Data is the currency of the cyber world
13 September 2016 | 0
The cyber threat landscape is increasingly characterised by organised, focused groups using proven techniques to target the new currency of the age: information.
That was the overarching theme of the 2016 Cyber Threat Summit in the Mansion House in Dublin.
In the keynote presentation, Paul C Dwyer, president of the International Cyber Threat Task Force (ICTTF), said that cyberspace has, led by the USA, been declared the fifth domain of warfare, after land, sea, air and space. But in this new domain, it is information that is the currency of choice.
Dwyer said that the most successful companies in the world today are the data brokers. The bad guys now are becoming data brokers, following exactly the same models: acquiring information and re-selling it to as many buyers as possible.
€2 per record
The TalkTalk example was cited, where the hacker named “Martian” had at least 400,000 record on sale on Alphabay, an allegedly Russian Mafia supported dark net exchange, for less than €2 per record. This gave the haul a potential value of around €750,000.
Dywer said the hackers mirror legitimate businesses in that they will attempt to re-sell the information in as many ways as possible, as many times as possible to maximise returns from their efforts.
Beyond this, he highlighted striking similarities between the hacking targets of certain state-sponsored, or state-associated, groups such as the Chinese Army Unit 61398, and the ambitions of certain governments. Dwyer pointed out that there was a distinct correlation between the stated economic development areas of Chinese Government five-year plans and the hacking targets of various groups.
Dywer also highlighted the effort and sophistication of the cyber endeavours of the terror group ISIS. The Cyber Caliphate, said Dwyer, “is more important as ISIS loses territory”. He added of certain service providers hosting and serving content for the group, “there is conscious collusion between some of these providers and ISIS”.
Political developments in the west were also contributing to the general state of uncertainty and fear too, as Dywer cited a former director of the CIA, Michael Morrell, who has labelled Donald Trump as an “unwitting agent” of Vladimir Putin. Dwyer stated that the Republican US presidential nominee was not helping in the effort to combat cyber-crime, as “hate does not beat hate”.
Dwyer said it is somewhat ironic that thus far, the most effective measures against ISIS have been from Anonymous.
The concluding message for the information and technology industry was clear: there is no strength without unity – work together, share intelligence and disrupt the bad guys.

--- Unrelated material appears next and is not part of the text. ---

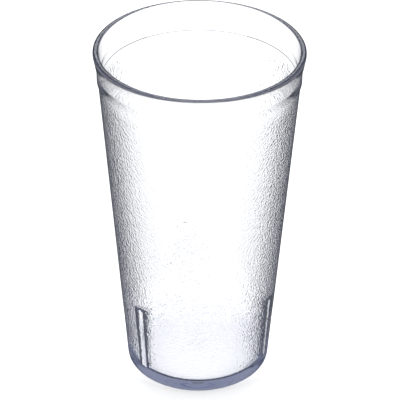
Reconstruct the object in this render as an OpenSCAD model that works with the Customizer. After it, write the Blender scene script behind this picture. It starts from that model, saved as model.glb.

The theme of sharing and cooperation was elaborated upon by Chief Superintendent Garda Michael O’Sullivan, who began by saying, “There is no silver bullet for cybersecurity. A layered response is the only protection.”
Chief Superintendent O’Sullivan highlighted the areas of cooperation between the Garda Computer Crime Investigation Unit and the Centre for Cyber Crime studies in UCD, which is supported by EU Commission funding.
He detailed the close cooperation between Interpol and the Gardaí under such groups as the Joint Cybercrime Action Taskforce (J-CAT), as successes that increase the capabilities of all involved. Though he did note wryly, that such was the success of these engagements the Gardaí had lost very capable and valuable personnel to positions within Interpol.
Chief Superintendent O’Sullivan also noted that important steps had been taken to facilitate the investigation of cybercrime. He said that the European investigation order will do for evidence request what the European arrest warrant did for extradition.
Child protection was another key theme at the summit, with Grainia Long, CEO, ISPCC, enjoining the security professionals attending to make a difference individually to raise awareness and protection for child safety online.
Long cited a Vodafone survey which found that online bullying is regarded as worse than face to face bullying by more than half of school age children.
“I am more worried now that I was 12 months ago,” said Long.
“This year I am particularly worried about social media as used by criminals, adults and in some cases other children to coerce and manipulate.”